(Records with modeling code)
— start —

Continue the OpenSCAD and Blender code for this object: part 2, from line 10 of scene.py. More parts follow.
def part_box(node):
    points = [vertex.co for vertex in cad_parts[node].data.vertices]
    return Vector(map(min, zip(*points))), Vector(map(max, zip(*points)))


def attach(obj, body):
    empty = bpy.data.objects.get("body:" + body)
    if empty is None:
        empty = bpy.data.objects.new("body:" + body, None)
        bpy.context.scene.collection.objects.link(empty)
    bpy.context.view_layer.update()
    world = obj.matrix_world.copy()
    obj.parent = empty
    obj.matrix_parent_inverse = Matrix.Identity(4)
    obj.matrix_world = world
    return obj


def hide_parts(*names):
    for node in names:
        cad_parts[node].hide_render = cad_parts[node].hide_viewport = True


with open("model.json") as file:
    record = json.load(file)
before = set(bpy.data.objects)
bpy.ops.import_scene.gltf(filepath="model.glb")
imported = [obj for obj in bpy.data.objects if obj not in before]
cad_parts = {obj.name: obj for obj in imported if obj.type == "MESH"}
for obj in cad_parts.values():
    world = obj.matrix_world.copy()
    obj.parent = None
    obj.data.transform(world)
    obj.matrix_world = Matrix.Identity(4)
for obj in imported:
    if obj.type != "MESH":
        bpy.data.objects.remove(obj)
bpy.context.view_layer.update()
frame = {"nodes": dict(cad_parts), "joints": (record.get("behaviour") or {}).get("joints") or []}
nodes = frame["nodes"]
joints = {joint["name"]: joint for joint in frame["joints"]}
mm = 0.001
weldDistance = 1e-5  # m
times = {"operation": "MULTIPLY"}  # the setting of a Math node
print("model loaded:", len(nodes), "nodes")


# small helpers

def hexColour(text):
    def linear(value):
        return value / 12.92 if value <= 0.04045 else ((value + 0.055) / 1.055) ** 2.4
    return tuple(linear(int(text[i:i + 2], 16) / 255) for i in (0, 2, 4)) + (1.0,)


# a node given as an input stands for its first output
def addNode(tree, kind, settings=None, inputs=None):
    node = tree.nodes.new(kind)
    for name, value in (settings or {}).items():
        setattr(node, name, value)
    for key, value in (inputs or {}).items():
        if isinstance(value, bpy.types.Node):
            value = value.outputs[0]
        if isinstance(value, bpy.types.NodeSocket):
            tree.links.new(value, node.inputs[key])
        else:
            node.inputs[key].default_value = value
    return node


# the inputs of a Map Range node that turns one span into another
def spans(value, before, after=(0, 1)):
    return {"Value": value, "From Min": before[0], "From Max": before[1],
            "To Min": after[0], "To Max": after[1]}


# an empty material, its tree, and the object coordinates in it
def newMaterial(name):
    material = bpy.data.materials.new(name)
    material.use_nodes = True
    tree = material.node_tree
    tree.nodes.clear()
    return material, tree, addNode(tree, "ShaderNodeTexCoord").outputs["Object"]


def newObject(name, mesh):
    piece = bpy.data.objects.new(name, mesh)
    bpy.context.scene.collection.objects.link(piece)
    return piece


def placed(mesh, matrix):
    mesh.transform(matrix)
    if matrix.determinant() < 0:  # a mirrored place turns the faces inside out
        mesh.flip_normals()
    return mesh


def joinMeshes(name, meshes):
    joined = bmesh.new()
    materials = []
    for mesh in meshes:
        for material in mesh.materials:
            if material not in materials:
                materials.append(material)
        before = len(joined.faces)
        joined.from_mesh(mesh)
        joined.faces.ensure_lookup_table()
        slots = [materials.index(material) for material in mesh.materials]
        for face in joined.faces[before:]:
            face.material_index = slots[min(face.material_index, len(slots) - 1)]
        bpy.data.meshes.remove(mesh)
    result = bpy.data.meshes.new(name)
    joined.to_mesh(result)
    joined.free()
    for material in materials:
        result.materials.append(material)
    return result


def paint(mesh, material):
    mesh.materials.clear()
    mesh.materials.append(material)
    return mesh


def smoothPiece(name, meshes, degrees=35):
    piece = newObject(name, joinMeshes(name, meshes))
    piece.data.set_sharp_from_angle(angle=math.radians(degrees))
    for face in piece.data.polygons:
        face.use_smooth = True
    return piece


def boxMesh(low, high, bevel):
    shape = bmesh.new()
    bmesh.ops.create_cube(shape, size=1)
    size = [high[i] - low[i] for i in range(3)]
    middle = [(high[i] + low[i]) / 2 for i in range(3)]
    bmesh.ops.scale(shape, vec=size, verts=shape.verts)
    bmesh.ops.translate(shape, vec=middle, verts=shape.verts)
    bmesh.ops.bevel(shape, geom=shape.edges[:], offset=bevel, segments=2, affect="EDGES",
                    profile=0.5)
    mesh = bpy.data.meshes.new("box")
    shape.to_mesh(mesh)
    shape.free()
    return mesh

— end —
— start —

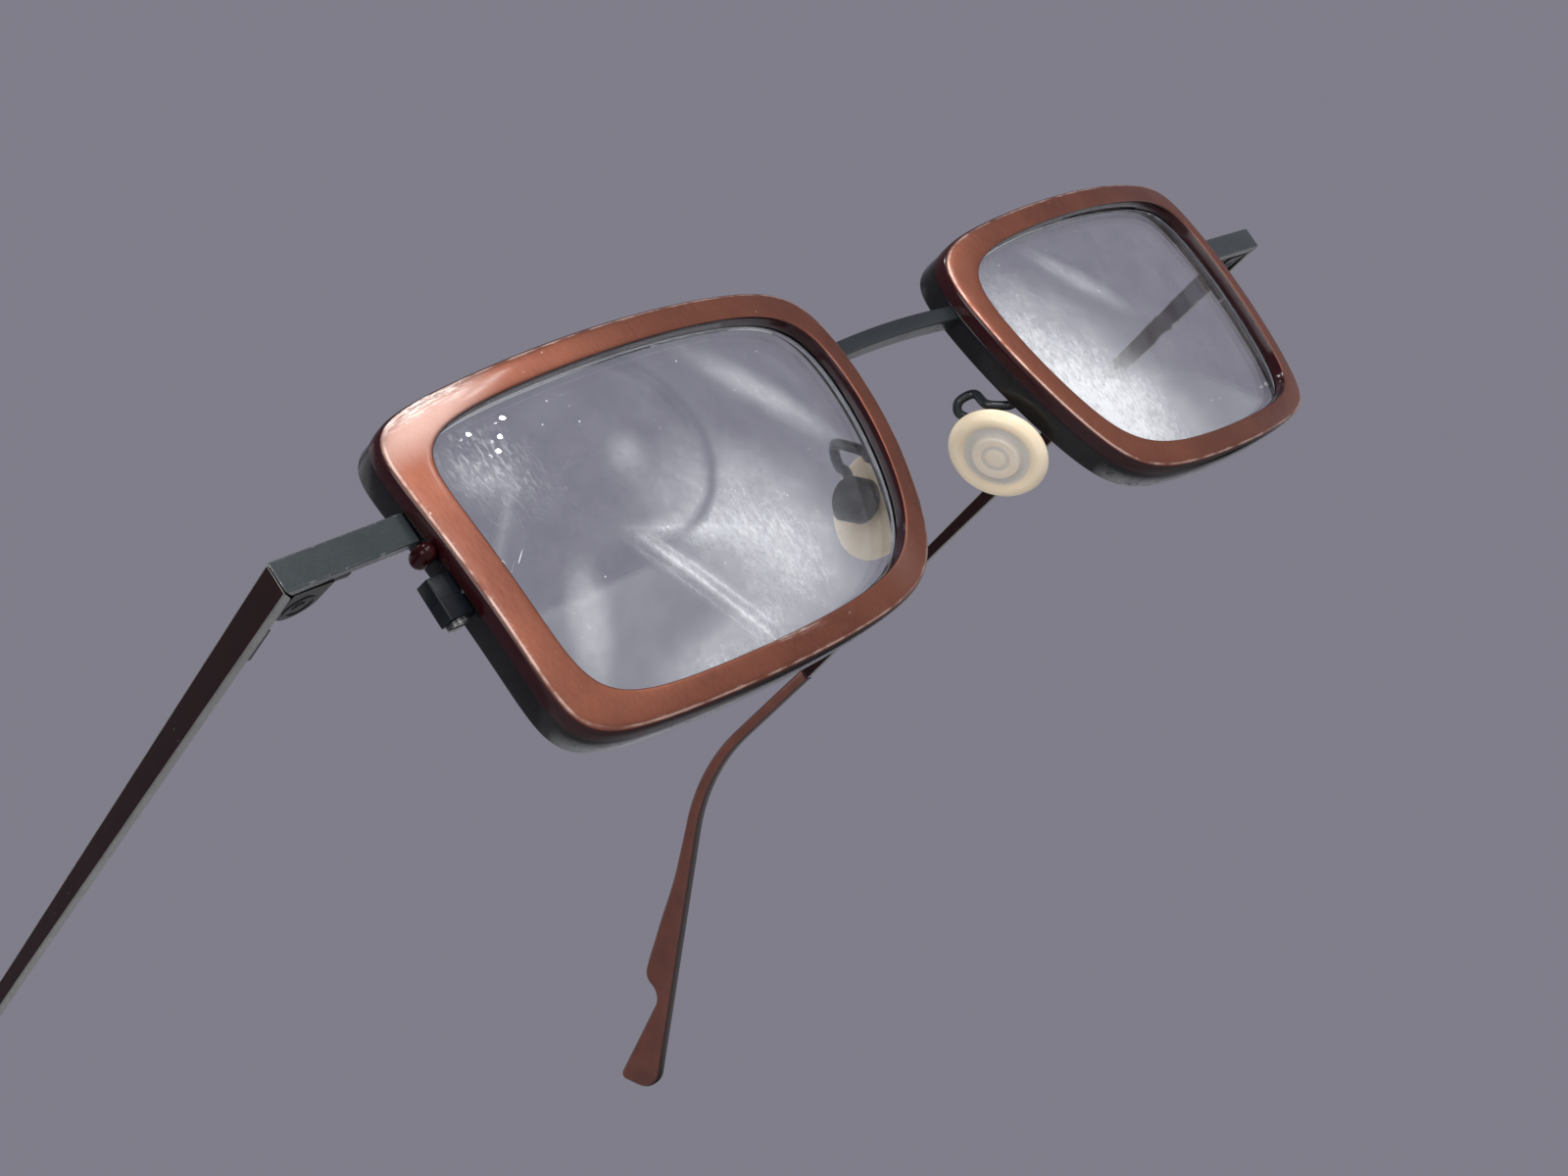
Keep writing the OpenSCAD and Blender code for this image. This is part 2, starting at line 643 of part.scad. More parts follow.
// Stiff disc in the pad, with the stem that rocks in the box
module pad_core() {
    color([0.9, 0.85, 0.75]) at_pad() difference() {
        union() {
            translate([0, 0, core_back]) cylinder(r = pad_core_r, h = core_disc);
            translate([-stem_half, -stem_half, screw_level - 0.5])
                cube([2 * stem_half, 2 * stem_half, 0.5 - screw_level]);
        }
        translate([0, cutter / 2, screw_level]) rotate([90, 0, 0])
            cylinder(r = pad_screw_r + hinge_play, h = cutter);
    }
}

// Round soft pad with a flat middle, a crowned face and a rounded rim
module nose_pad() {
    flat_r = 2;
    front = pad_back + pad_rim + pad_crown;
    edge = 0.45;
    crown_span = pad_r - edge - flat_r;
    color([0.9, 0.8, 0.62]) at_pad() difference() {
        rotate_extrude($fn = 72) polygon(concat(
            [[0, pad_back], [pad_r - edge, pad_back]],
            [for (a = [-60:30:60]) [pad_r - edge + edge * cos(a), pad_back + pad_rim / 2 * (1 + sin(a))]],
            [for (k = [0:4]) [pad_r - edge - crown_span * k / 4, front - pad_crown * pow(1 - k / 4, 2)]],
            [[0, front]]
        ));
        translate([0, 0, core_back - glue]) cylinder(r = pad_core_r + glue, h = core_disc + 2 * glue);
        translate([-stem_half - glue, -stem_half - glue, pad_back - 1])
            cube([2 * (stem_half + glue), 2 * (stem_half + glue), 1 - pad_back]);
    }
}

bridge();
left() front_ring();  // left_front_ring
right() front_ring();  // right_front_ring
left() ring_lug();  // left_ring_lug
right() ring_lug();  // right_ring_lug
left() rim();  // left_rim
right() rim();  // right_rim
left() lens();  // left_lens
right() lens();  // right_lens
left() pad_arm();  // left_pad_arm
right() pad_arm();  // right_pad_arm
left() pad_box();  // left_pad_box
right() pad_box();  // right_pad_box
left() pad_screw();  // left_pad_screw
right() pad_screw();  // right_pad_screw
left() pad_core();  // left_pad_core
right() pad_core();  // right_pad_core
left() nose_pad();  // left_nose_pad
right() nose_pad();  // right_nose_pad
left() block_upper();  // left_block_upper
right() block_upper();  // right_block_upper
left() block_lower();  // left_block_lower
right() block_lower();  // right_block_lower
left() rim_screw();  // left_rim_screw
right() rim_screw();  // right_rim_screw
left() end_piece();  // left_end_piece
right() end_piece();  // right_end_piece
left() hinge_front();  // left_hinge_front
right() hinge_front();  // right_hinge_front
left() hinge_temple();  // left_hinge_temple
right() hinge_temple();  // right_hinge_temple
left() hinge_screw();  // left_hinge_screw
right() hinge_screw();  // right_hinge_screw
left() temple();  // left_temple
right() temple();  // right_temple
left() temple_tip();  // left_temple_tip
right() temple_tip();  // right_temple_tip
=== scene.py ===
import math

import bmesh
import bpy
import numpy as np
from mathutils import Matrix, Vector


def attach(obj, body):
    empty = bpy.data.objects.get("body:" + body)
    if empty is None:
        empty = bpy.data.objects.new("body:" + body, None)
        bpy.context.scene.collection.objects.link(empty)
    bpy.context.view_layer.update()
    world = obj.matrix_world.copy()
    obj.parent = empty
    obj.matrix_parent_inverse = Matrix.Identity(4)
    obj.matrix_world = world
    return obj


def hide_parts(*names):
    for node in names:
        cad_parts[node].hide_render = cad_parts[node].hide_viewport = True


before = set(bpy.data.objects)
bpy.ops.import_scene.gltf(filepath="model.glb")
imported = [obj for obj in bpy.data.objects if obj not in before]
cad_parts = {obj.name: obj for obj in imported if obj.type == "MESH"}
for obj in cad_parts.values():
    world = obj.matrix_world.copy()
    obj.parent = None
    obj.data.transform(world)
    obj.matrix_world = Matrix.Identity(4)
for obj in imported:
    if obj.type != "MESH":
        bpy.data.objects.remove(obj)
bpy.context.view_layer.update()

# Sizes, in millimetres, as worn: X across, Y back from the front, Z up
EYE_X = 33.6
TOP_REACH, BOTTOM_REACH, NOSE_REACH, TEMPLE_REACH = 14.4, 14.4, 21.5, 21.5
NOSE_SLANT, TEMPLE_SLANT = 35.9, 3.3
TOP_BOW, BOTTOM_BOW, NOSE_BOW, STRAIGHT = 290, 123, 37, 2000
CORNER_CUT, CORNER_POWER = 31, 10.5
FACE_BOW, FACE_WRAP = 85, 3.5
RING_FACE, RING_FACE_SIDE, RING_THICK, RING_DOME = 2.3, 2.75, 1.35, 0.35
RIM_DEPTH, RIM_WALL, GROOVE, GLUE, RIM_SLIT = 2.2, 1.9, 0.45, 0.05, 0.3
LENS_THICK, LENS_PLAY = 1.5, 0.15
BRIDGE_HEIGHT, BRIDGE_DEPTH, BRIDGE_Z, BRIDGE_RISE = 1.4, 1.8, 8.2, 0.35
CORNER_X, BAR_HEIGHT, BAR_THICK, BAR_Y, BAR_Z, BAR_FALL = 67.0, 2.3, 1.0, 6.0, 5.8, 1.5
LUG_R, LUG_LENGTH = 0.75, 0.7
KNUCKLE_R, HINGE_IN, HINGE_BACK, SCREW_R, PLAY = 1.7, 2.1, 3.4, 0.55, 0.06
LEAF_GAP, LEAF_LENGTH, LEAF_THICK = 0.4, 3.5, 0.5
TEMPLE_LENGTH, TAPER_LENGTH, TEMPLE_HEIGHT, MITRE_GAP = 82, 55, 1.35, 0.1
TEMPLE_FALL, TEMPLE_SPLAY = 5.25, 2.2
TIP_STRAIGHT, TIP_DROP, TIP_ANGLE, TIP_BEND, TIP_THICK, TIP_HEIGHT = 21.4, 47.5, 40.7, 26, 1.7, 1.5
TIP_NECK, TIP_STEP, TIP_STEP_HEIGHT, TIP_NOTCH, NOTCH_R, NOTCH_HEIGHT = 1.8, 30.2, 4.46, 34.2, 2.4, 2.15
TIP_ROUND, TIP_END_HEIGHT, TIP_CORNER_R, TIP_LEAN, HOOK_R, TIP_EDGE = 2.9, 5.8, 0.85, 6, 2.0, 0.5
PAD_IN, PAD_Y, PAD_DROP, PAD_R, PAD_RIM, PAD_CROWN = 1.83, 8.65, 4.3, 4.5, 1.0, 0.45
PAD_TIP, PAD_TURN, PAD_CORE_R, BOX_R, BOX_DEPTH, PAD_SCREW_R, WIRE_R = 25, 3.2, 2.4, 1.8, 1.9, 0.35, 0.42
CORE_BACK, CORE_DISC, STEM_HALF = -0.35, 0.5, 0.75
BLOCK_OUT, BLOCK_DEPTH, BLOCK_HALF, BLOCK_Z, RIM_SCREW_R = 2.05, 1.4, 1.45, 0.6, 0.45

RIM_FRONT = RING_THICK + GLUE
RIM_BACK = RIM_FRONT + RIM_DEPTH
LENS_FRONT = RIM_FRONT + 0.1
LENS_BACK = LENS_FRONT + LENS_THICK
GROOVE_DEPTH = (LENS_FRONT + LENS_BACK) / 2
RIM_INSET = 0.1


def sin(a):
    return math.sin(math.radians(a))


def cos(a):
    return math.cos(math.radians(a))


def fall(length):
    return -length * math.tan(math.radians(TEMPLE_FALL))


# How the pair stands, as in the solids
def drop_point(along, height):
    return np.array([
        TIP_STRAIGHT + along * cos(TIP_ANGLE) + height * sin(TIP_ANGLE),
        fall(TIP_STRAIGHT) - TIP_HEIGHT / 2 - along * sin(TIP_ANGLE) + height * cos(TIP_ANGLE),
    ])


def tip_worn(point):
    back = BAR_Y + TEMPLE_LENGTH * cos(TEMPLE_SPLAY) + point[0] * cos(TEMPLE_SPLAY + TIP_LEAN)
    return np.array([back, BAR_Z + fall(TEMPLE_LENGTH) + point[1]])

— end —

#### [What is required]
Check each line of the records above for the word "True", then give the number of lines that have it, with no other words.

#### [Response below]
4